Moving towards the extracellular end of this conserved motif, H244A and H244D or C241A mutations abolish the response to agonists, which is consistent with a conservation of 98% in human OR sequences. Away from the RxKAFSTCxSH motif, mutations are less deleterious to the receptor function. Mutations at position 248^6.44 differentially modulate the responsiveness of the receptor suggesting a role in communicating the signal from the binding pocket to the convergence point represented by this TM6 motif.

In this study, a robust homology model of OR7D4 was analyzed using MD simulations of its apo form or bound form with androstenone and androstadienone, two known agonists, and also to (Z)-2-decenal as a negative control. The intriguing WM variant associated with a differential perception of boar taint was also studied together with two additional control mutants.

The model of OR7D4 is consistent with conservation analyses and in vitro functional assays on 27 mutant ORs obtained by site-directed mutagenesis at 16 different sites. In total, the dynamics of OR7D4 variants were explored for ~0.12 ms. The model more frequently explored structures showing the typical features of an active (open) state, while in vitro data assessed receptor activation.

Conversely, when considered in its apo form, bound to a non-agonist or mutated at deleterious sites (WM, C241A, H244A), the receptor was mostly modeled in a closed (inactive) state. Thus, starting from this single model of the receptor we were able to discriminate agonists of the human OR7D4 from non-agonists. This was achieved by monitoring the allosteric movement of the TM3-TM6 inter-helical cleft, the metric most representative of a GPCR preorganized for recruiting the G protein. A total of 24 independent MD simulations were run and 18 of them were consistent with in vitro data, leading to a predictive power of 75%. For each system studied, at worse, only one MD out of three led to either a false positive (apo-wt, C241A, and WM) or a false negative (And_A, And_E, and D111A). This highlights the importance of enhanced sampling through multiple MDs to prevent erroneous conclusions on the nature of the bound ligand.

Shifts between open and closed conformations involve rearrangements of the mammalian OR-specific motif within TM6, with respect to TM3. This RxKAFTCxSH motif thus plays a pivotal role in activation, consistent with its high conservation across mammalian ORs.^[4] The position of this highly conserved motif emphasizes its importance in the control of both OR activation and specificity for the olfactory G protein (G_olf).

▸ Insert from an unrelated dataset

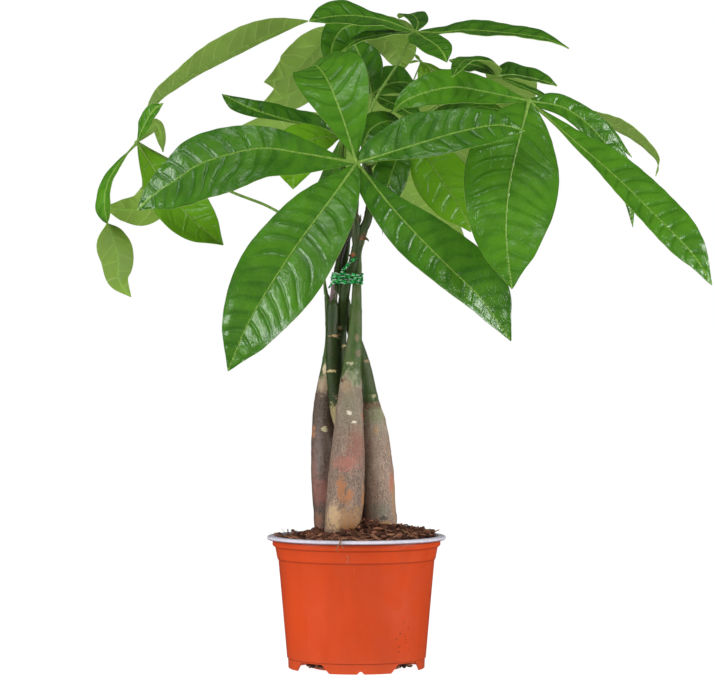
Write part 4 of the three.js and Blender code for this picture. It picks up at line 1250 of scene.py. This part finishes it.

In the WM variant bound to androstadienone, while mutations are far removed from the orthosteric binding site or the G protein coupling area, the receptor does not show any intracellular cleft opening. This highlights the crucial role of residues that do not belong to the binding cavity in the dynamics of GPCRs in general. Similarly, genetic analysis of “super smellers” of androstenone suggested a link with a single nucleotide polymorphism in TM2 of OR7D4 (S84N). This higher detection threshold is related to the mutant OR, which is more responsive to the agonists.^[8] This emphasizes the extreme complexity of GPCR signaling mechanisms. Subtle sequence modifications affect OR activation and, in this case, can spectacularly impact smell perception and food preferences.